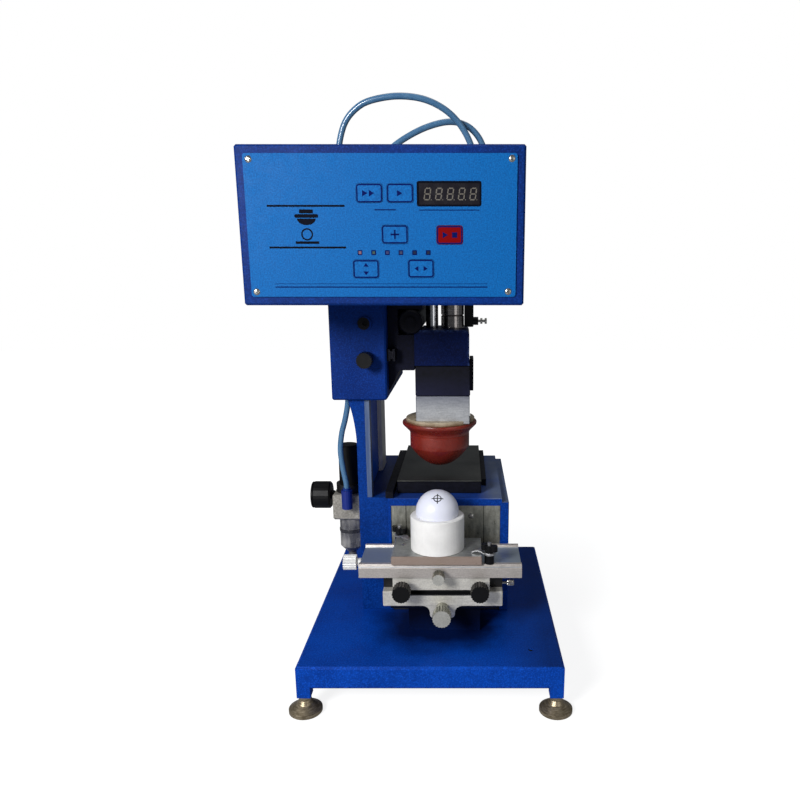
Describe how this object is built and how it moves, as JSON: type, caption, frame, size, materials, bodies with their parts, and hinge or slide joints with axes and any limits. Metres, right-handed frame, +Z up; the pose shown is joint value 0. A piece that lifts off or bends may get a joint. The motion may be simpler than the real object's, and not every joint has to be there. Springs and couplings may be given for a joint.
{
  "type": "pad printing machine",
  "caption": "Bench-top pneumatic pad printer with a column-mounted head, control box, silicone pad on a horizontal slide, etched-plate table and an adjustable work table.",
  "frame": {"origin": "middle of the machine's footprint on the bench, under the feet", "axes": "+Z up, -Y towards the operator, +X to the operator's right"},
  "size_m": [0.2852, 0.3244, 0.574],
  "materials": {
    "blue_paint": "satin royal-blue powder coat with a fine speckle",
    "box_blue": "satin blue powder coat, a little darker",
    "panel_blue": "printed polyester membrane, satin",
    "key_blue": "printed membrane key with a dark outline",
    "key_red": "printed red membrane key",
    "display_glass": "smoked display window",
    "aluminium": "milled aluminium, bright",
    "steel_dark": "dark brushed steel with fine polishing lines",
    "steel_bright": "bright turned steel",
    "chrome": "hard-chromed rod",
    "black_oxide": "black oxide, satin",
    "black_plastic": "black plastic, satin",
    "nylon": "white nylon, turned, satin",
    "ball_white": "white, slightly bluish, smooth",
    "silicone": "red-brown silicone, slightly glossy, on a cream bonded base",
    "zinc": "silver-beige die casting",
    "bowl_clear": "translucent polycarbonate bowl",
    "hose_blue": "light blue polyurethane tube",
    "foot_metal": "zinc-plated steel, worn"
  },
  "bodies": {
    "frame": {"base_plate": "blue_paint", "table_body": "blue_paint", "table_front_plate": "aluminium", "plate_frame": "black_oxide", "plate_bed": "black_oxide", "cliche_plate": "steel_dark", "column": "blue_paint", "table_stand": "blue_paint", "lower_slide": "steel_dark", "regulator_body": "zinc", "regulator_bowl": "bowl_clear", "gauge": "black_plastic", "supply_hose": "hose_blue"},
    "y_table": {"middle_slide": "aluminium"},
    "x_table": {"top_slide": "aluminium", "jig_plate": "aluminium", "nest": "nylon", "clamp_left": "chrome", "clamp_right": "chrome"},
    "head": {"head_housing": "blue_paint", "control_box": "box_blue", "box_back_cover": "box_blue", "front_panel": "panel_blue", "display_window": "display_glass", "slide_rail": "steel_bright", "travel_rod": "chrome", "valve_manifold": "aluminium", "hose_a": "hose_blue", "hose_b": "hose_blue"},
    "carriage": {"slide_arm": "black_oxide", "pad_bracket": "blue_paint", "travel_cylinder": "black_oxide", "pad_cylinder": "steel_bright", "flow_valve": "black_plastic"},
    "pad": {"guide_rod": "chrome", "pad_holder": "black_oxide", "pad_spacer": "aluminium", "silicone_pad": "silicone"},
    "foot_front_left": {"foot_front_left": "foot_metal"},
    "foot_front_right": {"foot_front_right": "foot_metal"},
    "foot_rear_left": {"foot_rear_left": "foot_metal"},
    "foot_rear_right": {"foot_rear_right": "foot_metal"},
    "regulator_knob": {"regulator_knob": "black_plastic"},
    "y_knob": {"y_knob": "steel_bright"},
    "lock_knob_left": {"lock_knob_left": "black_plastic"},
    "lock_knob_right": {"lock_knob_right": "black_plastic"},
    "x_knob": {"x_knob": "steel_bright"},
    "top_clamp_knob": {"top_clamp_knob": "steel_bright"},
    "thumb_nut_left": {"thumb_nut_left": "black_plastic"},
    "thumb_nut_right": {"thumb_nut_right": "black_plastic"},
    "sample_ball": {"sample_ball": "ball_white"},
    "head_lock_knob": {"head_lock_knob": "black_plastic"},
    "power_switch": {"power_switch": "black_plastic"},
    "flow_screw": {"flow_screw": "steel_bright"},
    "key_top_left": {"key_top_left": "key_blue"},
    "key_top_right": {"key_top_right": "key_blue"},
    "key_middle": {"key_middle": "key_blue"},
    "key_start_stop": {"key_start_stop": "key_red"},
    "key_bottom_left": {"key_bottom_left": "key_blue"},
    "key_bottom_right": {"key_bottom_right": "key_blue"}
  },
  "joints": [
    {"name": "foot_front_left_turn", "type": "hinge", "parent": "frame", "child": "foot_front_left", "pos_m": [-0.1133, -0.1462, 0.01], "axis": [0, 0, 1], "range_deg": [-180, 180]},
    {"name": "foot_front_right_turn", "type": "hinge", "parent": "frame", "child": "foot_front_right", "pos_m": [0.1266, -0.1462, 0.01], "axis": [0, 0, 1], "range_deg": [-180, 180]},
    {"name": "foot_rear_left_turn", "type": "hinge", "parent": "frame", "child": "foot_rear_left", "pos_m": [-0.1133, 0.1462, 0.01], "axis": [0, 0, 1], "range_deg": [-180, 180]},
    {"name": "foot_rear_right_turn", "type": "hinge", "parent": "frame", "child": "foot_rear_right", "pos_m": [0.1266, 0.1462, 0.01], "axis": [0, 0, 1], "range_deg": [-180, 180]},
    {"name": "regulator_knob_turn", "type": "hinge", "parent": "frame", "child": "regulator_knob", "pos_m": [-0.0904, 0.023, 0.2], "axis": [0, 0, 1], "range_deg": [-540, 540]},
    {"name": "y_feed", "type": "slide", "parent": "frame", "child": "y_table", "axis": [0, -1, 0], "range_m": [-0.003, 0.012]},
    {"name": "y_knob_turn", "type": "hinge", "parent": "frame", "child": "y_knob", "pos_m": [0.0169, -0.103, 0.084], "axis": [0, -1, 0], "range_deg": [-540, 2160]},
    {"name": "lock_knob_left_turn", "type": "hinge", "parent": "y_table", "child": "lock_knob_left", "pos_m": [-0.0221, -0.103, 0.1077], "axis": [0, -1, 0], "range_deg": [-180, 0]},
    {"name": "lock_knob_right_turn", "type": "hinge", "parent": "y_table", "child": "lock_knob_right", "pos_m": [0.0539, -0.103, 0.1077], "axis": [0, -1, 0], "range_deg": [-180, 0]},
    {"name": "x_feed", "type": "slide", "parent": "y_table", "child": "x_table", "axis": [1, 0, 0], "range_m": [-0.012, 0.012]},
    {"name": "x_knob_turn", "type": "hinge", "parent": "x_table", "child": "x_knob", "pos_m": [-0.0731, -0.077, 0.124], "axis": [-1, 0, 0], "range_deg": [-2160, 2160]},
    {"name": "top_clamp_knob_turn", "type": "hinge", "parent": "x_table", "child": "top_clamp_knob", "pos_m": [0.0139, -0.108, 0.122], "axis": [0, -1, 0], "range_deg": [-180, 0]},
    {"name": "thumb_nut_left_turn", "type": "hinge", "parent": "x_table", "child": "thumb_nut_left", "pos_m": [-0.0291, -0.0447, 0.145], "axis": [0, 0, 1], "range_deg": [-180, 180]},
    {"name": "thumb_nut_right_turn", "type": "hinge", "parent": "x_table", "child": "thumb_nut_right", "pos_m": [0.0634, -0.095, 0.145], "axis": [0, 0, 1], "range_deg": [-180, 180]},
    {"name": "ball_lift", "type": "slide", "parent": "x_table", "child": "sample_ball", "axis": [0, 0, 1], "range_m": [0, 0.03]},
    {"name": "head_height", "type": "slide", "parent": "frame", "child": "head", "axis": [0, 0, 1], "range_m": [-0.01, 0.04], "deforming": ["supply_hose"]},
    {"name": "head_lock_knob_turn", "type": "hinge", "parent": "head", "child": "head_lock_knob", "pos_m": [-0.0591, -0.053, 0.325], "axis": [0, -1, 0], "range_deg": [0, 360]},
    {"name": "key_top_left_press", "type": "slide", "parent": "head", "child": "key_top_left", "axis": [0, 1, 0], "range_m": [0, 0.0005], "stiffness_N_per_m": 400, "springref_m": -0.003},
    {"name": "key_top_right_press", "type": "slide", "parent": "head", "child": "key_top_right", "axis": [0, 1, 0], "range_m": [0, 0.0005], "stiffness_N_per_m": 400, "springref_m": -0.003},
    {"name": "key_middle_press", "type": "slide", "parent": "head", "child": "key_middle", "axis": [0, 1, 0], "range_m": [0, 0.0005], "stiffness_N_per_m": 400, "springref_m": -0.003},
    {"name": "key_start_stop_press", "type": "slide", "parent": "head", "child": "key_start_stop", "axis": [0, 1, 0], "range_m": [0, 0.0005], "stiffness_N_per_m": 400, "springref_m": -0.003},
    {"name": "key_bottom_left_press", "type": "slide", "parent": "head", "child": "key_bottom_left", "axis": [0, 1, 0], "range_m": [0, 0.0005], "stiffness_N_per_m": 400, "springref_m": -0.003},
    {"name": "key_bottom_right_press", "type": "slide", "parent": "head", "child": "key_bottom_right", "axis": [0, 1, 0], "range_m": [0, 0.0005], "stiffness_N_per_m": 400, "springref_m": -0.003},
    {"name": "power_switch_rock", "type": "hinge", "parent": "head", "child": "power_switch", "pos_m": [-0.1161, -0.0943, 0.42], "axis": [1, 0, 0], "range_deg": [0, 16]},
    {"name": "carriage_travel", "type": "slide", "parent": "head", "child": "carriage", "axis": [0, -1, 0], "range_m": [0, 0.0873], "deforming": ["hose_a", "hose_b"]},
    {"name": "flow_screw_turn", "type": "hinge", "parent": "carriage", "child": "flow_screw", "pos_m": [0.0569, 0.011, 0.359], "axis": [1, 0, 0], "range_deg": [-720, 720]},
    {"name": "pad_stroke", "type": "slide", "parent": "carriage", "child": "pad", "axis": [0, 0, -1], "range_m": [0, 0.01]}
  ],
  "couplings": [
    {"joint": "y_knob_turn", "follows": "y_feed", "rad_per_m": 3141.6},
    {"joint": "x_knob_turn", "follows": "x_feed", "rad_per_m": -3141.6}
  ]
}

= = = = = = =

- [Task objective]:
Your answer should be a single number: the count of lines in the listing that contain the word "caption".

- [Answer in full]:
2